Mais ce roman, plus que tout, rend un vibrant hommage à un peuple qui a su tendre ostensiblement la main aux juifs. En 1939, celui qui en formulait la demande pouvait obtenir des autorités haïtiennes un passeport ou un sauf-conduit. Vous le saviez, vous ?
Moi, il est des temps où j'ai l'impression, soit d'avoir été absente aux cours d'histoire, soit de souffrir d'amnésie. Heureusement, la littérature permet de revisiter notre passé et de nous en proposer un tout nouvel éclairage.
"Avant que les ombres s'effacent" assure le devoir de mémoire de l'accueil porté par cette terre d'asile à une communauté traquée.
Je me souvenais bien que les Cubains avaient refusé au paquebot "Le Saint-Louis" d'accoster, Leonardo PADURA a d'ailleurs consacré une partie de son roman "Hérétiques", un coup de coeur, à cette tragédie et au retour, en terres allemandes, de ces hommes et ces femmes condamnés à mourir.
Je n'avais toutefois pas connaissance de la bravoure des Haïtiens et de leur fraternité. Louis-Philippe DALEMBERT met ainsi la focale sur les qualités humaines nécessaires à un tel investissement :
S’approcher de la vérité d’un seul être humain, a fortiori d’un peuple, requiert de l’empathie et de la patience mêlées. P. 214
Les Haïtiens, il les connaît bien. L'écrivain est né à Port au Prince. Qui mieux que lui aurait pu, en relatant ces faits pour éviter qu'ils ne tombent dans l'oubli, promouvoir la solidarité, la fraternité des siens ?
Par le jeu de la conversation imaginée entre le Docteur Schwarzerg et sa petite cousine, Deborah, arrivée d'Israël en mission avec des médecins du monde au moment du terrible séisme de 2010, l'auteur nous parle de transmission, de la nécessité de communiquer entre les générations pour offrir un ancrage aux souvenirs.

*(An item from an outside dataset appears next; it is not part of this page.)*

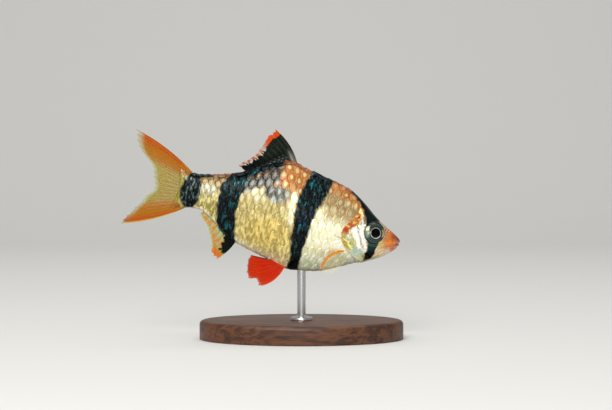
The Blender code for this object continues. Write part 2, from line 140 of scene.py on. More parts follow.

Ce roman ne serait pas ce qu'il est sans la plume de Louis-Philippe DALEMBERT, je ne la connaissais pas encore et pourtant, c'est une révélation! D'une profonde sensibilité, empreinte de tendresse, de pudeur et de respect, elle explore les subtilités de la langue et du rapport à l'autre. L'auteur évoque ainsi l'intégration des juifs en terre haïtienne, l'apprentissage des rites et traditions, la mise à distance des événements par les mots, étrangers, posés sur l'indicible pour panser ses plaies.
Peut-être parce qu’il n’utilisait pas sa langue maternelle, comme ça peut arriver de se sentir plus à son aise dans une langue autre que la sienne : les mots nouveaux, moins proches de notre corps, charrient plus de légèreté et s’envolent ainsi sans contrainte aucune, libres des blessures de l’enfance. P. 194
Pour celles et ceux qui ont connu l'exil, le déracinement, ce propos résonne foncièrement. Ni Lenka HORNAKOVA-CIVADE, ni Maryam MADJIDI, pour ne citer qu'elles, n'auraient réussi à écrire respectivement "Giboulées de soleil" et "Marx et la poupée" dans leur langue maternelle.
Ce roman est empreint d'une très grande humanité. Il est lauréat du Prix du Livre France bleu_Page des Libraires 2017.
Le 4 juin prochain, je vais avoir l'immense chance de rencontrer Louis-Philippe DALEMBERT, il assurera le passage de relais à celle ou celui qui lui succédera. Ce moment promet d'être émouvant !
Vous ne connaissez pas les cinq romans en lice cette année ? Il suffit de demander !
"La chambre des merveilles" de Julien SANDREL
"Fugitive parce que reine" de Violaine HUISMAN
"Un océan deux mers trois continents" de Wilfried N'SONDE
"Kisanga" de Emmanuel GRAND,
"Le théâtre de Slavek" de Anne DELAFLOTTE MEHDEVI.